If you are coming from an owner-occupant mindset, the biggest shift is simple: stop evaluating the property mainly by purchase price. Start evaluating it by cash flow, legal fit, and operating risk. That change in perspective can save you from a costly first investment.

If you want help evaluating opportunities with a clear, data-driven approach, connect with Luxury Presence to start the conversation.

FAQs

What is the average rent for a single-family rental in Cedar Park?

  • A useful current benchmark is about $2,200 per month for house rentals in Cedar Park, though actual rent can vary by neighborhood, size, and condition.

What is the median home price in Cedar Park for rental investors?

  • Redfin reported a median sale price of $492,000 in March 2026, while Zillow’s home value index showed an average home value of $471,699 as of March 31, 2026.
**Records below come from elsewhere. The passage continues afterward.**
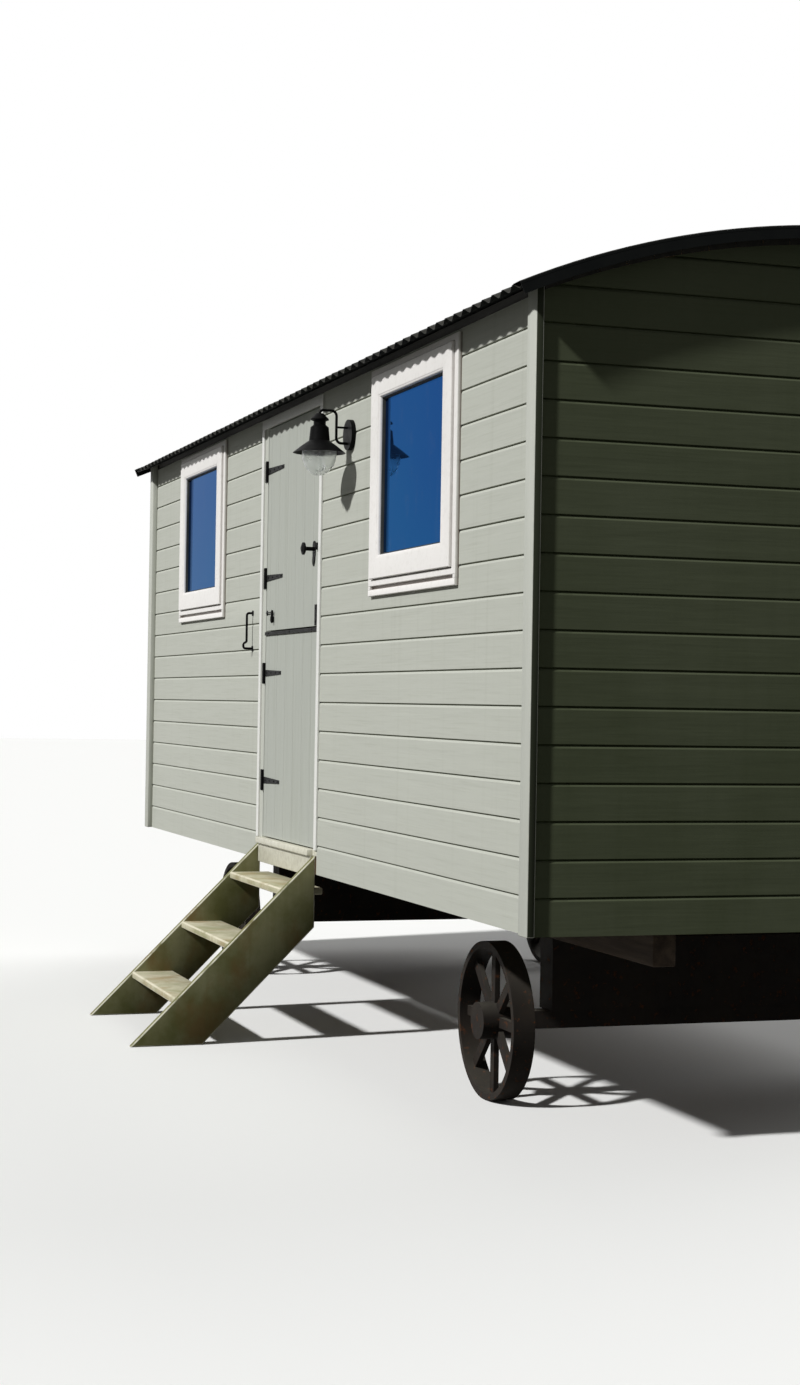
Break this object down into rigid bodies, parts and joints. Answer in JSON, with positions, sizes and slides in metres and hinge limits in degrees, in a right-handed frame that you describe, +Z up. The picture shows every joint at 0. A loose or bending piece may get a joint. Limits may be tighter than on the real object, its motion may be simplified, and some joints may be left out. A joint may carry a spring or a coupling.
{
  "type": "shepherd's hut",
  "caption": "Wooden hut on iron wheels with a curved corrugated roof, a split stable door, windows, a wall lamp and open wooden steps.",
  "frame": {"origin": "on the ground, in the middle of the rectangle that hut and steps cover", "axes": "+Z up, +X along the hut to the right as seen from the door side, -Y towards the door side"},
  "size_m": [5.54, 2.97, 2.7909],
  "materials": {
    "sage_paint": "painted shiplap boards, satin, lightly weathered",
    "cream_paint": "painted joinery, satin",
    "roof_iron": "corrugated iron, dark grey paint",
    "window_glass": "clear sealed glazing",
    "lamp_glass": "clear blown glass",
    "black_iron": "black enamelled iron",
    "step_paint": "sage paint, worn, with brown algae",
    "running_gear": "black painted iron and steel",
    "bare_boards": "plain softwood boards",
    "bearer_timber": "dark stained softwood bearers"
  },
  "bodies": {
    "hut": {"floor": "bare_boards", "front_wall_left": "sage_paint", "front_wall_right": "sage_paint", "back_wall": "sage_paint", "near_end_wall": "sage_paint", "far_end_wall": "sage_paint", "roof_boards": "bare_boards", "roof_iron": "roof_iron", "corner_trim_front_left": "sage_paint", "corner_trim_front_right": "sage_paint", "corner_trim_back_left": "sage_paint", "corner_trim_back_right": "sage_paint", "front_left_window_frame": "cream_paint", "front_left_window_glass": "window_glass", "front_right_window_frame": "cream_paint", "front_right_window_glass": "window_glass", "back_left_window_frame": "cream_paint", "back_left_window_glass": "window_glass", "back_right_window_frame": "cream_paint", "back_right_window_glass": "window_glass", "door_frame": "cream_paint", "door_sill": "cream_paint", "hinge_plates": "black_iron", "lamp_bracket": "black_iron", "lamp_shade": "black_iron", "lamp_glass": "lamp_glass", "grab_handle": "black_iron", "step_string_left": "step_paint", "step_string_right": "step_paint", "bottom_tread": "step_paint", "middle_tread": "step_paint", "top_tread": "step_paint", "front_floor_beam": "bearer_timber", "back_floor_beam": "bearer_timber", "far_axle": "running_gear", "near_axle": "running_gear", "far_front_wheel": "running_gear", "far_back_wheel": "running_gear", "near_front_wheel": "running_gear", "near_back_wheel": "running_gear"},
    "bottom_leaf": {"door_bottom_leaf": "sage_paint", "bottom_leaf_hinges": "black_iron"},
    "top_leaf": {"door_top_leaf": "sage_paint", "top_leaf_hinges": "black_iron", "lock_plate": "black_iron"},
    "knob": {"door_knob": "black_iron"}
  },
  "joints": [
    {"name": "bottom_leaf_swing", "type": "hinge", "parent": "hut", "child": "bottom_leaf", "pos_m": [-0.3725, -0.771, 1.2], "axis": [0, 0, -1], "range_deg": [0, 110]},
    {"name": "top_leaf_swing", "type": "hinge", "parent": "hut", "child": "top_leaf", "pos_m": [-0.3725, -0.771, 2.1], "axis": [0, 0, -1], "range_deg": [0, 110]},
    {"name": "knob_turn", "type": "hinge", "parent": "top_leaf", "child": "knob", "pos_m": [0.355, -0.79, 1.927], "axis": [0, -1, 0], "range_deg": [-60, 60], "stiffness_Nm_per_rad": 0.05}
  ]
}
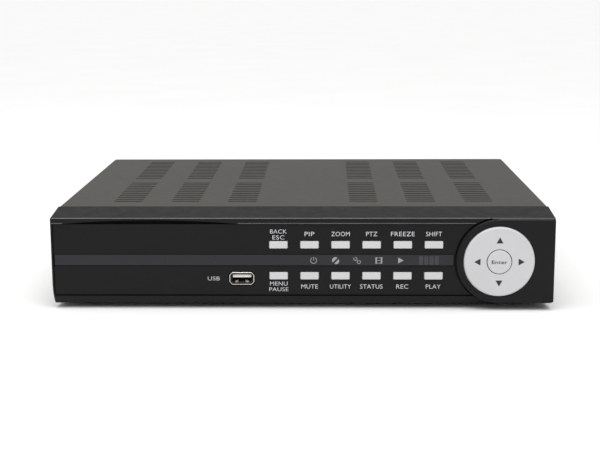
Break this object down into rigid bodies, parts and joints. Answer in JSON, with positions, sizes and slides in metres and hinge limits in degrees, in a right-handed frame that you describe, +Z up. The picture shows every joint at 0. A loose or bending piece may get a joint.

Do Cedar Park rental properties qualify for a Texas homestead exemption?

  • Generally no. The Texas Comptroller says the residence homestead exemption requires the owner to use the property as a principal residence, so a property held strictly as a rental generally would not qualify.

How long is a typical residential lease in Cedar Park, Texas?

  • A residential lease is typically one year, though leases can be shorter or longer. If a tenancy becomes month-to-month, either side generally needs to give 30 days’ notice.

What should you review before buying a rental home in Cedar Park?

  • Focus on likely rent, parcel-specific property taxes, insurance, maintenance needs, lease structure, and a cushion for vacancy or repairs before deciding whether the numbers work.